Children are the center of events that bring adults together in Christine Morin’s Lorton neighborhood, where she and her family moved into a new house in 2004.

The neighborhood holds a Fourth of July parade. Halloweens is celebrated with a party at the clubhouse with apple bobs and pumpkin decorations. But the neighborhood also celebrates Diwali, the Hindu festival of lights, during which Indian residents perform traditional dances and serve Indian delicacies. The Chinese New Year is marked with arts and crafts projects for the children and the telling of ancient fables.

“The kids are growing up so differently than I did,” said Morin, who is part Greek and puts together a table explaining Greek traditions on International Night at her children’s elementary school. “We have a lot of Muslim neighbors, so my kids know about Ramadan and Eid. They’re exposed to a lot more different cultures than we were as kids.”
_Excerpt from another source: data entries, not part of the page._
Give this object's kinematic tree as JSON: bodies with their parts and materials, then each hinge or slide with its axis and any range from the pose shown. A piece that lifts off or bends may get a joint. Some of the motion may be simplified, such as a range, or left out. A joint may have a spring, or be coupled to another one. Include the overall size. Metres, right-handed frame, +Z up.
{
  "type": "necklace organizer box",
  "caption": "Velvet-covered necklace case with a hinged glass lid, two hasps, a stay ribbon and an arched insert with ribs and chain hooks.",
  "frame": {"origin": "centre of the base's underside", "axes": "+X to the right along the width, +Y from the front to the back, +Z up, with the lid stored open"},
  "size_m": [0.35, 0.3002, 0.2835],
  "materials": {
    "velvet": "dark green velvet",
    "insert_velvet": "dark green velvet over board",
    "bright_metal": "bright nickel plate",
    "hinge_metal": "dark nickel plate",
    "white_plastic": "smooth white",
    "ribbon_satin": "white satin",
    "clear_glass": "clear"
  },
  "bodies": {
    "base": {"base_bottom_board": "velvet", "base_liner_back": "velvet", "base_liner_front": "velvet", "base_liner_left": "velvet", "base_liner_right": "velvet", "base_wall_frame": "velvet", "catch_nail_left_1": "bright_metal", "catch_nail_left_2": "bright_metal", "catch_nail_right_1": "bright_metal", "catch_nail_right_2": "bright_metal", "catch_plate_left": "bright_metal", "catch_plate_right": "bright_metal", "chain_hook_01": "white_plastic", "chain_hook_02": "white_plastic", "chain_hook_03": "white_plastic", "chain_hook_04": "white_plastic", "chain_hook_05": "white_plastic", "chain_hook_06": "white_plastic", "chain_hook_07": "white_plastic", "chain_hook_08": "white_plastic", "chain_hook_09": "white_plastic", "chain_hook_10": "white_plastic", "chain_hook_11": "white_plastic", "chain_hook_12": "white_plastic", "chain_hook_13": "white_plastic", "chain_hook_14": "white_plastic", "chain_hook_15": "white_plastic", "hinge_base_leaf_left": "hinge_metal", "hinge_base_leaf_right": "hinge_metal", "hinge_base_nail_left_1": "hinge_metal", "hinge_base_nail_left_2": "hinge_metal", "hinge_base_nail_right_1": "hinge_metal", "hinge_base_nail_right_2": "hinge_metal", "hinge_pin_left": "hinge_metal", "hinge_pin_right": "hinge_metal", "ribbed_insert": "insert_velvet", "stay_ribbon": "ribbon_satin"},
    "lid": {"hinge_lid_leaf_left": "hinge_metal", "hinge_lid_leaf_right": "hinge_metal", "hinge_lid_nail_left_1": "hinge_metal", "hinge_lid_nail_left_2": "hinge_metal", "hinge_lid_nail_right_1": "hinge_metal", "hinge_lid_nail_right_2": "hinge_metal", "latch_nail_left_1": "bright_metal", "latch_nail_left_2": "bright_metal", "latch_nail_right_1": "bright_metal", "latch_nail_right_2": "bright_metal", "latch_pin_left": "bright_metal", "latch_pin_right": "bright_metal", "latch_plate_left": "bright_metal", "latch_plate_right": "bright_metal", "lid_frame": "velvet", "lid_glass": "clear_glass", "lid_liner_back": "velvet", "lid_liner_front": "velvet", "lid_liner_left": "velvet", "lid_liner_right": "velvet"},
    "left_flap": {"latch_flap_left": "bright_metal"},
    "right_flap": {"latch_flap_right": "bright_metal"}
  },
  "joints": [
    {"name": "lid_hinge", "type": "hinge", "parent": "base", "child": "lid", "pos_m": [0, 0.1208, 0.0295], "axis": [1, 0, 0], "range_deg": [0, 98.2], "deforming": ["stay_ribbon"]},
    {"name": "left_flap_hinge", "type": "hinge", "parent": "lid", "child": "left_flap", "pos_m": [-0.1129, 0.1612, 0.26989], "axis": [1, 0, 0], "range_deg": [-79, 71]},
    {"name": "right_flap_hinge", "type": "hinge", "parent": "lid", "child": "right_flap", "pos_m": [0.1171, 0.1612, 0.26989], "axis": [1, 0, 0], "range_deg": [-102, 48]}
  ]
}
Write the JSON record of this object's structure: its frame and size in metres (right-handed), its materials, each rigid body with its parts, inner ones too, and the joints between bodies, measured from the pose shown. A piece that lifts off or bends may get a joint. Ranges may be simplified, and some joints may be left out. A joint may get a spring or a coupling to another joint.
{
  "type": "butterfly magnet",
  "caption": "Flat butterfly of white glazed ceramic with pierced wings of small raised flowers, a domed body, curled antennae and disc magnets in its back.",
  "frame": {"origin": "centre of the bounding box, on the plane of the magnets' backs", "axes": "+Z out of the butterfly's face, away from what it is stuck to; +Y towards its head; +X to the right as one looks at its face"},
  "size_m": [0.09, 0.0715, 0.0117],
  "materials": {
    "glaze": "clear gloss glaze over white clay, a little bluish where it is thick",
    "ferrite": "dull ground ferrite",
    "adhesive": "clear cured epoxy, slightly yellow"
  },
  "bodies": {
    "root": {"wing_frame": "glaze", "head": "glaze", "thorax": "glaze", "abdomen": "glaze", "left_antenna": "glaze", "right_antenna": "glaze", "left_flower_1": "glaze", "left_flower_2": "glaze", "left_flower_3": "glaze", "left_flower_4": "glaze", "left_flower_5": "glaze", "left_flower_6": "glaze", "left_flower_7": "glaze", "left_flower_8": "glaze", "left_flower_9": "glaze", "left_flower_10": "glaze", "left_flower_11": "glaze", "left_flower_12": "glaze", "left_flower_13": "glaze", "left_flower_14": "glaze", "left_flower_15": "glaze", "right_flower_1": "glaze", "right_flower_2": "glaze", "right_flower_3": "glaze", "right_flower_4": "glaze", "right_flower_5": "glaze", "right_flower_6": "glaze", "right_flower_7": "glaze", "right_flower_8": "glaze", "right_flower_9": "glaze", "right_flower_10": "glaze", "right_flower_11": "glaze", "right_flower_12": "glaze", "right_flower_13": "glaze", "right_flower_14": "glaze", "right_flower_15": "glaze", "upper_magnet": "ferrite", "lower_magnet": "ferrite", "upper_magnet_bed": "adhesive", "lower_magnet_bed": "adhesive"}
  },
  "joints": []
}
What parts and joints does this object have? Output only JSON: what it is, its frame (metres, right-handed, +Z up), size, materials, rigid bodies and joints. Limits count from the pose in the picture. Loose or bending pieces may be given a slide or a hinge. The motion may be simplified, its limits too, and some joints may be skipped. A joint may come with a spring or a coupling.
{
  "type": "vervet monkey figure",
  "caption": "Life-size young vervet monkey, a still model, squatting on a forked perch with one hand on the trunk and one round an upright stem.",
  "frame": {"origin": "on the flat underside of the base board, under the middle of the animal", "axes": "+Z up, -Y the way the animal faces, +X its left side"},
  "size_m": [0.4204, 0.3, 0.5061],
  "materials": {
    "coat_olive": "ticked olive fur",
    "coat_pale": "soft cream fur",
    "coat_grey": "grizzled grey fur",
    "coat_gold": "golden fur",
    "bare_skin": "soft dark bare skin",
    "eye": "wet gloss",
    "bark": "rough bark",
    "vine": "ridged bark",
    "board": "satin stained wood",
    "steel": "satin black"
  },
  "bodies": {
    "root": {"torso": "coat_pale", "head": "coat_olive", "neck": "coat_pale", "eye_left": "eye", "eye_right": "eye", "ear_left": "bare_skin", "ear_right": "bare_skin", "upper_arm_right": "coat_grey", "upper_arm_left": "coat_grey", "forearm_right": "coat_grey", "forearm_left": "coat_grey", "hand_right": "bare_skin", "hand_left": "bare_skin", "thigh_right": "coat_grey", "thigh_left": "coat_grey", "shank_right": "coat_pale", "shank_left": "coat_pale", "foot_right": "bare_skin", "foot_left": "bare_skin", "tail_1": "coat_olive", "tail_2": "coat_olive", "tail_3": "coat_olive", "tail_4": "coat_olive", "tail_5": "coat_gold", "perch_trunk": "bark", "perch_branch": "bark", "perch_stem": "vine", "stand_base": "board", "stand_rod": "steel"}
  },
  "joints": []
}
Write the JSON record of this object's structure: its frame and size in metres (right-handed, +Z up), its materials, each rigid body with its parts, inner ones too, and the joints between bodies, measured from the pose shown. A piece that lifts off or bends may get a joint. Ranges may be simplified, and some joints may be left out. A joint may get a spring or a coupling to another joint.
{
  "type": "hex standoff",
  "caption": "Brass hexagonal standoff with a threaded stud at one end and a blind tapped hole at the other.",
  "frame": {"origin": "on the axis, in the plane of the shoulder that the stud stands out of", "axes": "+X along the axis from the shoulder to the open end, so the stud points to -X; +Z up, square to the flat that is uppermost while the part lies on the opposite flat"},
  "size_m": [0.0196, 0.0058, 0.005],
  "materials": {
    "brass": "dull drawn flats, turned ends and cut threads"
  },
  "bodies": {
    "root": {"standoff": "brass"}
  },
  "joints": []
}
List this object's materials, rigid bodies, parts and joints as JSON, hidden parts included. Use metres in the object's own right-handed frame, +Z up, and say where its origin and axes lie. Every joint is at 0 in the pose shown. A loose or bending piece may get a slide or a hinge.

The diversity extends to the townhouses where Sherry Feggins moved in 2005. Many of her neighbors work for the military or the federal government.

“It’s almost like family here,” she said. “When kids are playing, someone will put signs out saying, ‘Kids Playing’ so no cars speed down the street.”

The diversity of her block mirrors Lorton’s statistics, and Feggins ticks off the occupants of the townhouses around her: an Asian family on the corner, then an Indian family, three white families, and another African American like her.

“I’ve never had a neighborhood with this kind of diversity, where you socialize with each other, except on a military installation,” said Feggins, 53, a government budget analyst who married a career Army man.

At the elementary school where Chrisdiona and Asante Clark’s 5-year-old daughter, Ariana, is in first grade, minority children outnumber white children.

“Kids are growing up with a different view of humanity, in which it’s normal to have people of all different colors and languages,” the Gilchrist Center’s Silvestre said. “It’s an amazing experiment in the future, and it’s happening now.”